The further to the left or the right you move, the more your lens on life distorts.

Thursday, June 01, 2017

The Rules

In an article headlined, "After Manchester Attack, Britain Looks at New Ways to Curb Extremism", Tara John of TIME Magazine writes:
The suicide bombing of Manchester Arena by a home-grown extremist has Britain grappling with many difficult questions — among them, whether the government is doing enough to prevent people like Salman Abedi from being radicalized.
A quick question: Why is it "the government's" responsibility to "prevent people like Salman Abedi from being radicalized?" The radicalization comes from a extreme form of Islam that has been adopted by hundreds of millions of Muslims. Isn't it mainstream Islam's core responsibility to "prevent people like Salman Abedi from being radicalized?" If not, why not? And if so, what is being done in real terms?

But back to the TIME article:
Authorities reportedly knew of Abedi's terrorist sympathies five years prior to Monday's attack, BBC reports, but he nonetheless was still able to slip through the net and kill more than 20 people, many of them young girls, after an Ariana Grande concert. Abedi, a 22-year-old born in Britain to Libyan parents, fits a familiar profile of disaffected, often impoverished youngsters who are ripe to be preyed upon by jihadist recruiters. Residents of his Manchester community told the Washington Post he was an “isolated dark figure.”

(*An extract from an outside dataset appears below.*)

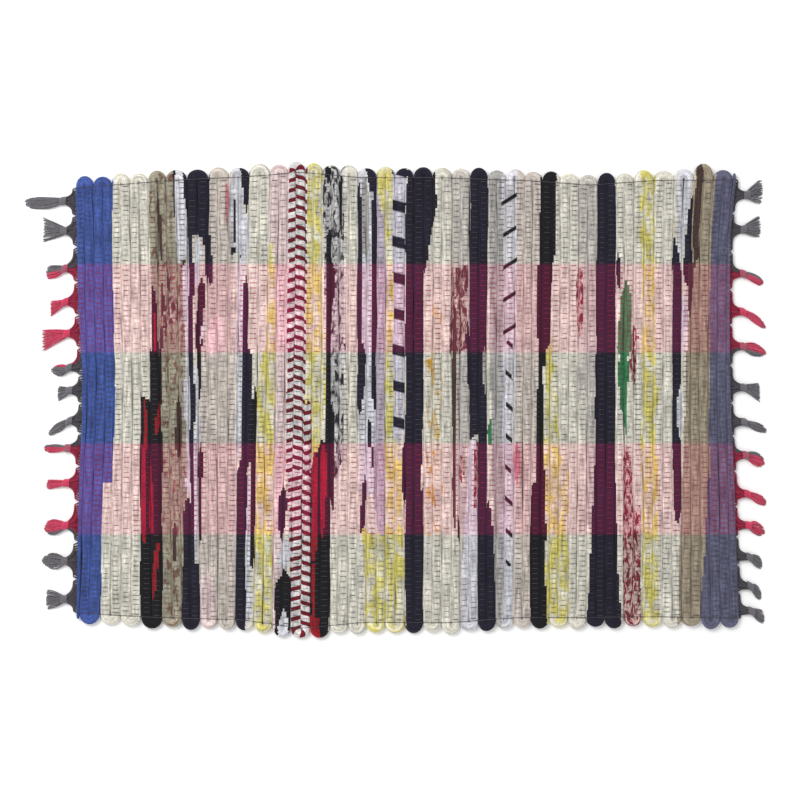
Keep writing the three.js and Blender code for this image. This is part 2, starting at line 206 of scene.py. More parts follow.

As TIME reported last week, experts believe Britain is unlikely to strengthen its anti-terrorism legislation in the wake of the Manchester attack. David Anderson, the former independent reviewer of terrorism legislation, said police and intelligence agencies are broadly happy with the extremely robust laws they have in place – which Anderson says are "very strong by international standards." Prime Minister Theresa May promised there would be no "knee-jerk style" crackdown on security. The current "critical" threat level is expected to be a temporary measure.
So ... British authorities are "broadly happy with the extremely robust laws they have in place." and that there will be no "knee jerk" reaction. Hmmm, those robust laws did nothing to stop the mass murder of 22 British people ... and the authorities are "happy"?

I suspect that they're happy because far too many Western politicians would prefer to avoid any accusation of "Islamophobia" or accusations that they've violated the civil and human rights of all Muslims. Of course, the 22 people who were murdered and the 100 people who were injured (some grievously) had their civil and human rights violated by a known Islamist. Not to mention the millions of people whose privacy is violated and activities are needlessly inconvenienced with security theater that is designed to be as even-handed as it is ineffective.

So ... making every attempt not to be "Islamophobic" let's instead objectively try to identify indicia that seem to be characteristics of most, if not all, of the perpetrators of Islamic terrorist attacks in the West over the past five years. Some of the indicia are innocent enough; other indicia, not so much. The typical terrorist is:
  1. A person who believed in a strict interpretation of Islam and is a proponent of Sharia law.
  2. A person of Middle Eastern decent.
  3. A person who visits Islamist websites and/or electronically communicates with know radical Islamists.
  4. A person who is radicalized by a personalities that might be local but are often accessed via the normal or dark web.
  5. A person who has met with other people on the terror watchlist.

  6. A personal (usually male) between 20 and 40 years of age.

  7. A person who expressed his radical beliefs to one or more friends, relatives, or acquaintances.

  8. A person who traveled overseas to predominantly Muslim countries that have been destabilized by Islamist strife.

A person exhibiting just a few of these characteristics might not be a problem, but someone who exhibits all eight should raise red flags. But raising flags isn't enough. As I noted in a previous post, the West is in a war with radical Islam. Islamists attack us within our borders and do it with increasing regularity. The normal rules of criminal prosecution do not and should not apply to warfare. A person who meets say, 6 of the 8 indicia noted earlier should be profiled—period. That person should undergo a vetting process that may violate some of his rights. But like it or not, the vetting is fully justified because that person could become an enemy combatant in a war that has already been declared against the West.

The PC crowd and well-meaning civil libertarians would argue that profiling and the vetting it implies are "unconstitutional," that it attacks religious freedom. The first amendment does in fact protect speech and religion. But consider this—many who invoke the first amendment in this instance also claim that Islamist thoughts and actions "have nothing to do with Islam but are a perversion of it." So, if we take them at their word, this isn't about religion, is it? And profiling? There is nothing wrong with using a set of proven indicia to help narrow the threats we face. In fact, it's absolutely derelict not to use those indicia along with profiling to remove terrorist before they kill.

At some point, I suspect that a combination of the frequency and barbarity of Islamic terror attacks on the West may force our leaders to admit that we're in a war. At that point, the rules will change.